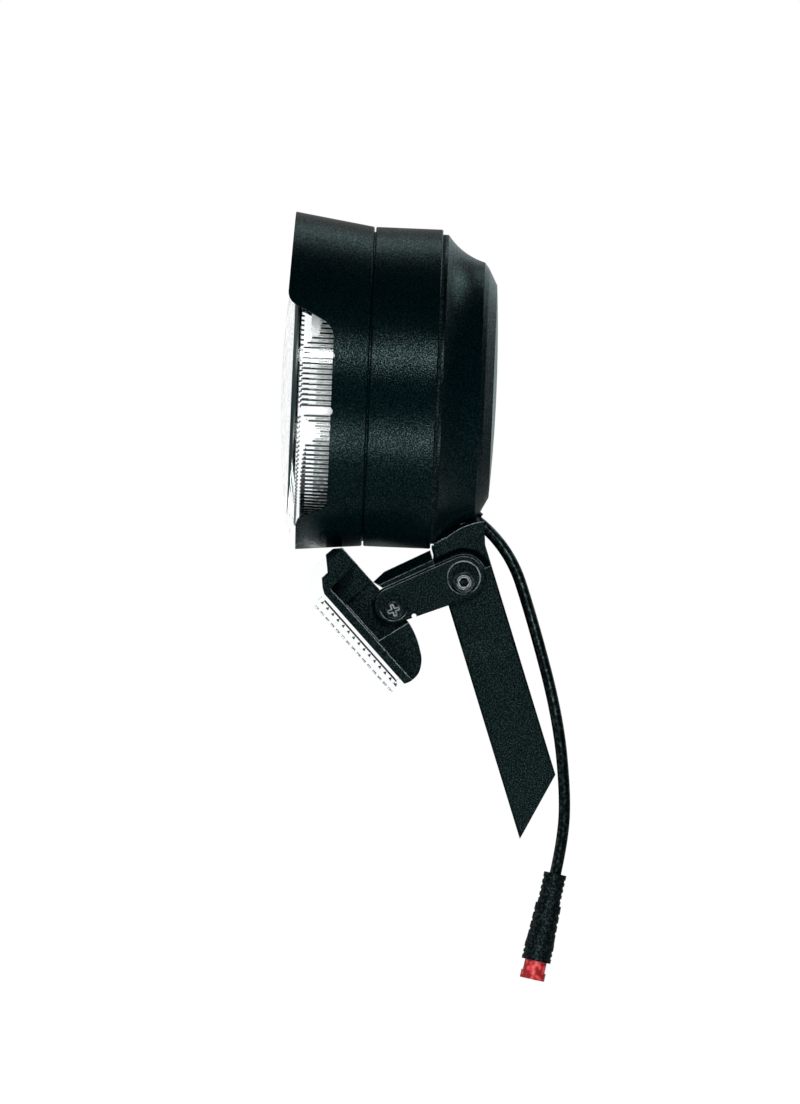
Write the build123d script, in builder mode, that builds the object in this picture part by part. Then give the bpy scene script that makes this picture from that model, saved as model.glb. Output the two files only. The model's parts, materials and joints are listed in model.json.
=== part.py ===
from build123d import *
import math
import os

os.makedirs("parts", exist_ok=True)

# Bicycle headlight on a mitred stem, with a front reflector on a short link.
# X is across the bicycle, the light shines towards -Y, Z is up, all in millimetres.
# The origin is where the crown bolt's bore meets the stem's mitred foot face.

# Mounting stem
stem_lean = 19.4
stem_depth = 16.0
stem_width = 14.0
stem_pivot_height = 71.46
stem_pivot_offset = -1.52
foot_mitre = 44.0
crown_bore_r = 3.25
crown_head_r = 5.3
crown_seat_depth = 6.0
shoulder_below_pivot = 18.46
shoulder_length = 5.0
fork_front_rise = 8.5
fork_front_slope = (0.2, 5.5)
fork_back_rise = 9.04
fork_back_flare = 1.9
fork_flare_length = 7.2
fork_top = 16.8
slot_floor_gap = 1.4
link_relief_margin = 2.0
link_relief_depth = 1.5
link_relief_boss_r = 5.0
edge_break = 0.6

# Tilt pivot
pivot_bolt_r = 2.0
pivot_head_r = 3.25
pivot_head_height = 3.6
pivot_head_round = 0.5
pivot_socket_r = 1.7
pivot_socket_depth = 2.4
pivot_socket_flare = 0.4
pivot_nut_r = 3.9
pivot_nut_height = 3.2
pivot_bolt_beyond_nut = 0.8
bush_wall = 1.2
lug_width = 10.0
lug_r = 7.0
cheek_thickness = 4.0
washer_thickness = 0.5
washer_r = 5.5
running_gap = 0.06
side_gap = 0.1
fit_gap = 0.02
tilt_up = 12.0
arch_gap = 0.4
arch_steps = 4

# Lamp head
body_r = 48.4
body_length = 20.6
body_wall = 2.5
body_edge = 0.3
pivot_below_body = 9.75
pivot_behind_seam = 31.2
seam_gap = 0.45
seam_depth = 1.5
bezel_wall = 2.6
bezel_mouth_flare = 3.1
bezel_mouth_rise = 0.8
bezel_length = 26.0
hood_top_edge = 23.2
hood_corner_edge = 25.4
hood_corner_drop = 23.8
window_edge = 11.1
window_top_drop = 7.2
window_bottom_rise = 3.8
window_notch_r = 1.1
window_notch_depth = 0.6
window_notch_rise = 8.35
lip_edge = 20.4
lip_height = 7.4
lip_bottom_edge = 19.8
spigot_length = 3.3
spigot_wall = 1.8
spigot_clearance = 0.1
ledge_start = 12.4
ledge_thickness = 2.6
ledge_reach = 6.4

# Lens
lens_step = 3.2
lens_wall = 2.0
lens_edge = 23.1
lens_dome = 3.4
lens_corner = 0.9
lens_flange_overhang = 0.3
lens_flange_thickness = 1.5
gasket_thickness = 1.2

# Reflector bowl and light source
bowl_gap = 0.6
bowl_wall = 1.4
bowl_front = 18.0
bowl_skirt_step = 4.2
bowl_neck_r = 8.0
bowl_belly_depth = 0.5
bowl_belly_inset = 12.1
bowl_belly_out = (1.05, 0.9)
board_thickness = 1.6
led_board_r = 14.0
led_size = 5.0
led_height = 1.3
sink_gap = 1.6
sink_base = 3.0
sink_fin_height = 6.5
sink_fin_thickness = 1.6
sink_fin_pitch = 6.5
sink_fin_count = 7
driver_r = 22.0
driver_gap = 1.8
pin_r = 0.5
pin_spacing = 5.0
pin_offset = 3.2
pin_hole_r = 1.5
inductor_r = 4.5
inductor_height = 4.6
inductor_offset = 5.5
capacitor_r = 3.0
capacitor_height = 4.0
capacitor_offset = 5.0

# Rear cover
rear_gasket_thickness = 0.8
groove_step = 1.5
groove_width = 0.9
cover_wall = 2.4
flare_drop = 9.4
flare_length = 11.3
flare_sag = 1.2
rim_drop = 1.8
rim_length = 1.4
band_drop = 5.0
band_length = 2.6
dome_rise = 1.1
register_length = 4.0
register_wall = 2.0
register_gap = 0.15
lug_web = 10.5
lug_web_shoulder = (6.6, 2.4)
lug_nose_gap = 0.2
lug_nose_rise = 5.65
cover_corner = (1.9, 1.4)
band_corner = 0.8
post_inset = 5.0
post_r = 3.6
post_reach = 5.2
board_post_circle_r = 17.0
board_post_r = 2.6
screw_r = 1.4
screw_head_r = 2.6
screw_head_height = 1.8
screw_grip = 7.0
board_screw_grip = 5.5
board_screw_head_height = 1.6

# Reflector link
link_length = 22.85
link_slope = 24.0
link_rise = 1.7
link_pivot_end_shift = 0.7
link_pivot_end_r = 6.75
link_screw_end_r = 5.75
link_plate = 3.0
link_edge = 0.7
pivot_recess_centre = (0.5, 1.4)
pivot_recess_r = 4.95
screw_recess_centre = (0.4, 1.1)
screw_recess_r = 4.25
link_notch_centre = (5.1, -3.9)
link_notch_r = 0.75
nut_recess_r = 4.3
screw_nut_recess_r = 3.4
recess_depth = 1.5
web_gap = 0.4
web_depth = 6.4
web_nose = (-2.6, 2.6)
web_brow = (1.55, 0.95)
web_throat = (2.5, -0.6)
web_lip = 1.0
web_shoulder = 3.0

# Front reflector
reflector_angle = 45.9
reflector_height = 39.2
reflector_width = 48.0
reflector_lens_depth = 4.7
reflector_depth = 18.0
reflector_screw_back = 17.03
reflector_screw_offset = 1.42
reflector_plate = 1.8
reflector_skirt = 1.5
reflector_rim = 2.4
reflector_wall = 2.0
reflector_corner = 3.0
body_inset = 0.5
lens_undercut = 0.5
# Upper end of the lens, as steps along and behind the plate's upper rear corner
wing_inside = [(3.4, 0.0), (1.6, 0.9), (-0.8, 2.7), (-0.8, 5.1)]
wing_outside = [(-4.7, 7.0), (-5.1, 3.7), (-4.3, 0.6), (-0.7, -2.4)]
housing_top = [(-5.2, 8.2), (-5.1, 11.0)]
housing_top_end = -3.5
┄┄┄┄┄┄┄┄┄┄
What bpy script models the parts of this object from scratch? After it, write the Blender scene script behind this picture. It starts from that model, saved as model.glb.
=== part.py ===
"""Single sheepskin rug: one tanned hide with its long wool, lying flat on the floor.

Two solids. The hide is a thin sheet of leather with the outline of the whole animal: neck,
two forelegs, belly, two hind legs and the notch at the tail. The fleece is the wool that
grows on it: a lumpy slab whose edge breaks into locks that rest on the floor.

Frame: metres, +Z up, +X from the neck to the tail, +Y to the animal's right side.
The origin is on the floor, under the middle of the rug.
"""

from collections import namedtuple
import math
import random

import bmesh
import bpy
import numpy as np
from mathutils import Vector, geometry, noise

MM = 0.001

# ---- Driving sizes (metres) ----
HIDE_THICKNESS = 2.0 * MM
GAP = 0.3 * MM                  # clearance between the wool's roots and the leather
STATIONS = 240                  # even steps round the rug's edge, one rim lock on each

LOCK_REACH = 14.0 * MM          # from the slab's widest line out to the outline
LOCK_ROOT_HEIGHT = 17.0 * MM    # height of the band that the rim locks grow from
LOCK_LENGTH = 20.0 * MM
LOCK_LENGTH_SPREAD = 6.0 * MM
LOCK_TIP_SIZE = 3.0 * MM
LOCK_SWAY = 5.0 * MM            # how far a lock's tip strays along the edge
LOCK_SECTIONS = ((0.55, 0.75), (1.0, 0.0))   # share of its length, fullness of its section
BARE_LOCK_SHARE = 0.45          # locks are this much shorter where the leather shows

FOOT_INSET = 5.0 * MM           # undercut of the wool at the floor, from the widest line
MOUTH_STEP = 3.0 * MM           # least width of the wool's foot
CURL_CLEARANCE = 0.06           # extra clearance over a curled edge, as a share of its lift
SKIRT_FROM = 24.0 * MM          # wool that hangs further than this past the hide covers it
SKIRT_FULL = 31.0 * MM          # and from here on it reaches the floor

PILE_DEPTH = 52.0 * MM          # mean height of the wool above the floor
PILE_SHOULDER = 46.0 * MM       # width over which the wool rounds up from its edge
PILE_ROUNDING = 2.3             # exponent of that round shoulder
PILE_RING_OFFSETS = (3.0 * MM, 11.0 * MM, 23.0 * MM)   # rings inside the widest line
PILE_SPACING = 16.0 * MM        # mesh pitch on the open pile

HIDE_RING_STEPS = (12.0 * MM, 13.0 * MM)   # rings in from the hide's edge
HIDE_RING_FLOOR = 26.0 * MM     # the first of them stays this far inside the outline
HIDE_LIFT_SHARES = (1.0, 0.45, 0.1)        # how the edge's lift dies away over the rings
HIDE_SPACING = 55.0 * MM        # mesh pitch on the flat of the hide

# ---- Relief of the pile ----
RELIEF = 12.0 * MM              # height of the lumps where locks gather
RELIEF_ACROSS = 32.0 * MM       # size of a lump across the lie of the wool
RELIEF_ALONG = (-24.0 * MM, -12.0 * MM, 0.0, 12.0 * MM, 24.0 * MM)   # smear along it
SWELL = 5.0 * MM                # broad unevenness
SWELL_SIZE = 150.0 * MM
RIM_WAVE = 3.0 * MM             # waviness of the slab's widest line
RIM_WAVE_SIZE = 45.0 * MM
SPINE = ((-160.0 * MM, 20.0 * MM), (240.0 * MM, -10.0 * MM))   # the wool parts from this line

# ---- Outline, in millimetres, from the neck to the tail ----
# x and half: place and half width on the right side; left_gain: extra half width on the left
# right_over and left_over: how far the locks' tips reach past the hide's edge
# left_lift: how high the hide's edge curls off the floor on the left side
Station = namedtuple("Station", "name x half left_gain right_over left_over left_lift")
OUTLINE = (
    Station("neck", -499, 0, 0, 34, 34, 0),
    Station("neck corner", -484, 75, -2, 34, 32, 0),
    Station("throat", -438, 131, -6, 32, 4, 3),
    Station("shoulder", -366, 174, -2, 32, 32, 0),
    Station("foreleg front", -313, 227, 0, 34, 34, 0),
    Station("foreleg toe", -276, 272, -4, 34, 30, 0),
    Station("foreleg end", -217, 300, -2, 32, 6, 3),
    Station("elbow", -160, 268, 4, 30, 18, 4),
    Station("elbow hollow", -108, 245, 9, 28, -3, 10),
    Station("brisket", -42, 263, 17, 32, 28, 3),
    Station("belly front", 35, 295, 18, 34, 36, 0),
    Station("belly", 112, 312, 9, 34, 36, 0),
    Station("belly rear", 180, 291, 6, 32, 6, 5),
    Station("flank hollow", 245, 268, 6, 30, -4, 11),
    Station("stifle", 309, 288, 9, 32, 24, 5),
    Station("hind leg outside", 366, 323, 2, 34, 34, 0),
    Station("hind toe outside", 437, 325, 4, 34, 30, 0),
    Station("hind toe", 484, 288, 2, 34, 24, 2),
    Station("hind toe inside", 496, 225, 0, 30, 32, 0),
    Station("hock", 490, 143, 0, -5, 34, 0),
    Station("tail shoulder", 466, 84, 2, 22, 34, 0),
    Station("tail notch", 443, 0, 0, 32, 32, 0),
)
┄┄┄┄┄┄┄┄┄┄
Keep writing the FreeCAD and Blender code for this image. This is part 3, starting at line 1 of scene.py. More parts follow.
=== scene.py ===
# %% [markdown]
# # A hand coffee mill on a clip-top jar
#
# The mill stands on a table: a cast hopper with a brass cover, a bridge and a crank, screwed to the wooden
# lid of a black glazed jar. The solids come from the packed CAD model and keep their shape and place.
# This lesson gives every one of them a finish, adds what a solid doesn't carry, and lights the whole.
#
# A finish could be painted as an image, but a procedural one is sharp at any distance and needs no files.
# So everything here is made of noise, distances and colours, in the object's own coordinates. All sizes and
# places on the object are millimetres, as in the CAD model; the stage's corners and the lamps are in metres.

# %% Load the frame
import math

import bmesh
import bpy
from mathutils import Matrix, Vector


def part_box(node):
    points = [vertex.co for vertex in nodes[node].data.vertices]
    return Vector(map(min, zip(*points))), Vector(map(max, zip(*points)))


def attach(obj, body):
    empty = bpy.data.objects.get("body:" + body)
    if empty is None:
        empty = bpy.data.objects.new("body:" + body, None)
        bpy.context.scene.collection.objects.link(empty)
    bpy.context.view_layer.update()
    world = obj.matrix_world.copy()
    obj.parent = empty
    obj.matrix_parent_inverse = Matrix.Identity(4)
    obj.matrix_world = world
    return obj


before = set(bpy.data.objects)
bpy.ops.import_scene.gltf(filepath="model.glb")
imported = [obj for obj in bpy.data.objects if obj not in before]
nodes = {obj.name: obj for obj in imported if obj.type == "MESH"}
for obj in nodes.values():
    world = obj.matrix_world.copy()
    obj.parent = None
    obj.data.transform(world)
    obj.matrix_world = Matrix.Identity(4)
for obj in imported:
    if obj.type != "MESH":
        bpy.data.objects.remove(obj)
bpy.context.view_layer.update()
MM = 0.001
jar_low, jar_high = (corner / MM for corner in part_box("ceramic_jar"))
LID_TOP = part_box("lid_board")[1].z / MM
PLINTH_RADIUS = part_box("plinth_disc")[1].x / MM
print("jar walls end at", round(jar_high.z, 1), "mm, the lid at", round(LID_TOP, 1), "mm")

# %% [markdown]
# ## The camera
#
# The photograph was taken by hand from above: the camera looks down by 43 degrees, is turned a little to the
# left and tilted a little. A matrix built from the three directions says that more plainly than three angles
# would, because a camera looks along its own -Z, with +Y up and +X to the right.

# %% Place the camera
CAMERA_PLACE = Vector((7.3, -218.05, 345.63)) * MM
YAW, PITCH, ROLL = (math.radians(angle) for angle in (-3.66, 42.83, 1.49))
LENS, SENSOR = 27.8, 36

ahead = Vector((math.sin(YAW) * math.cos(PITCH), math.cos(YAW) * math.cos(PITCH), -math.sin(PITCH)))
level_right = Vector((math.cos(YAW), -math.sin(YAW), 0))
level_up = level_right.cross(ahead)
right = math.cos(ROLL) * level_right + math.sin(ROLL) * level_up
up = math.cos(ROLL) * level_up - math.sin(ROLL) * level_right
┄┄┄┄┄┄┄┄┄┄
> **Exercise**: Return the exact lines from the line with "obj.matrix_world = world" to the line with "bpy.data.objects.remove(obj)", inclusive of both, with nothing added.

> **Problem solution**:
    obj.matrix_world = world
    return obj


before = set(bpy.data.objects)
bpy.ops.import_scene.gltf(filepath="model.glb")
imported = [obj for obj in bpy.data.objects if obj not in before]
nodes = {obj.name: obj for obj in imported if obj.type == "MESH"}
for obj in nodes.values():
    world = obj.matrix_world.copy()
    obj.parent = None
    obj.data.transform(world)
    obj.matrix_world = Matrix.Identity(4)
for obj in imported:
    if obj.type != "MESH":
        bpy.data.objects.remove(obj)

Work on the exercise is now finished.